# Excel: sorting order of data in a graph without sorting the source data



## dmurfitt (Nov 27, 2002)

Hi

We've got a bar graph showing people's performance against a scale. What I want to do is sort the order that the data is shown on the graph, so the highest performer is on the left and the lowest on the right, but I don't want to sort the source data as there are other graphs linked to it. I hope this makes sense  Does anyone know if this is possible? I guess what I'm asking is, is there a way to sort data on the graph without sorting the source data in the worksheet? Any help appreciated 

Many thanks!


----------



## bomb #21 (Jul 1, 2005)

Hi Dan. Have you tried creating a Pivot Table/Chart from the source data & then sorting the Pivot Table? Works for me.


----------



## OBP (Mar 8, 2005)

Or just copy the Rows and Columns and sort those for this graph.


----------



## dmurfitt (Nov 27, 2002)

OBP said:


> Or just copy the Rows and Columns and sort those for this graph.

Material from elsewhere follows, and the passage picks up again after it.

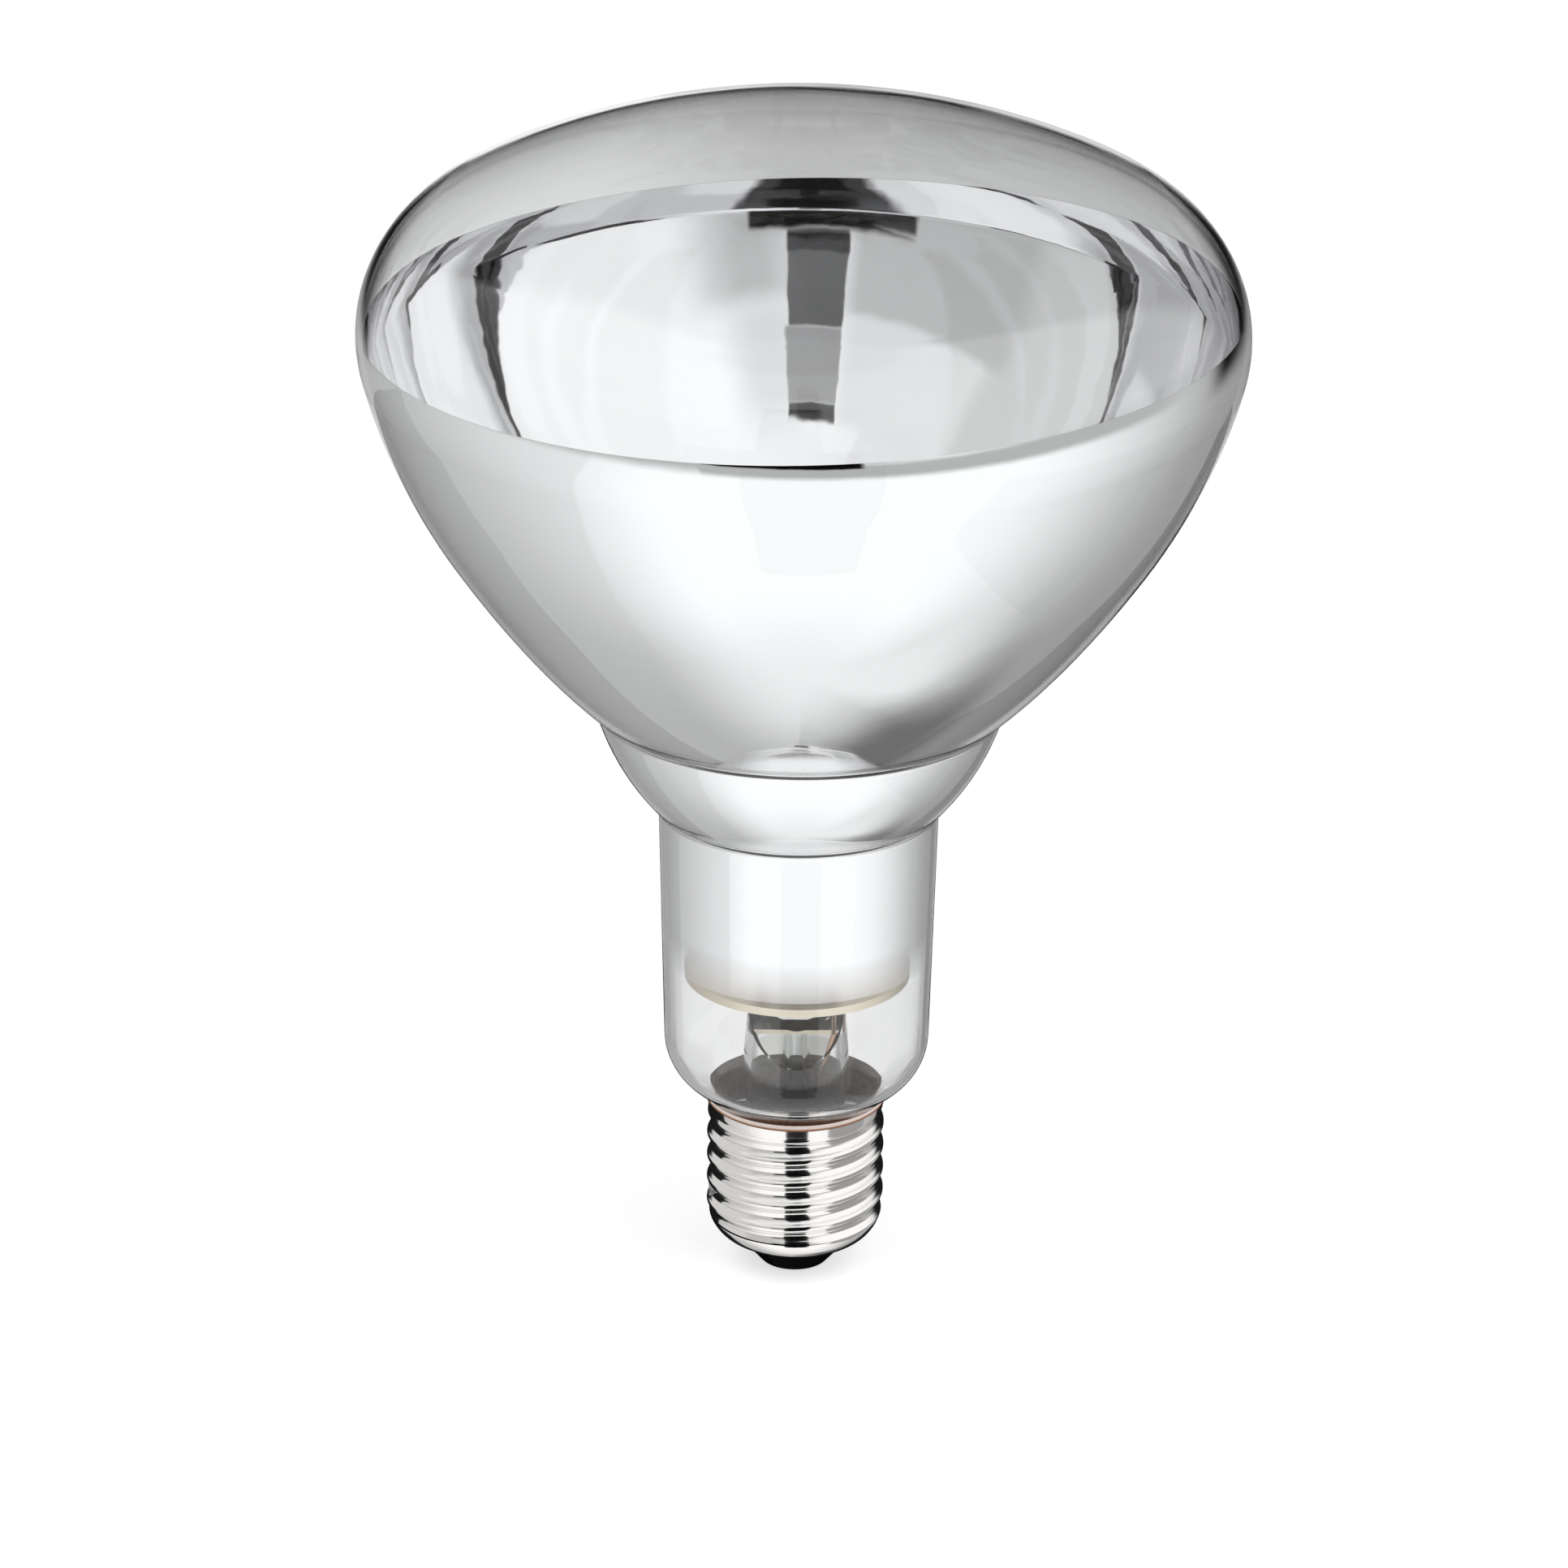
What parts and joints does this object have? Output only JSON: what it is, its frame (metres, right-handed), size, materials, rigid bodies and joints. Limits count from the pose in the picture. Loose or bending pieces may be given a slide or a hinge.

Yeah that's what I've been doing, but the trouble with the data the way it is it's going to create a lot of work, I really need to do the sorting at the graph side. I've heard of these pivot tables before, it might be worth looking at  Thanks again everyone!


----------



## OBP (Mar 8, 2005)

Dan, I didn't mean for you to do the copy, paste and sort, but to use VBA to do it for you.


----------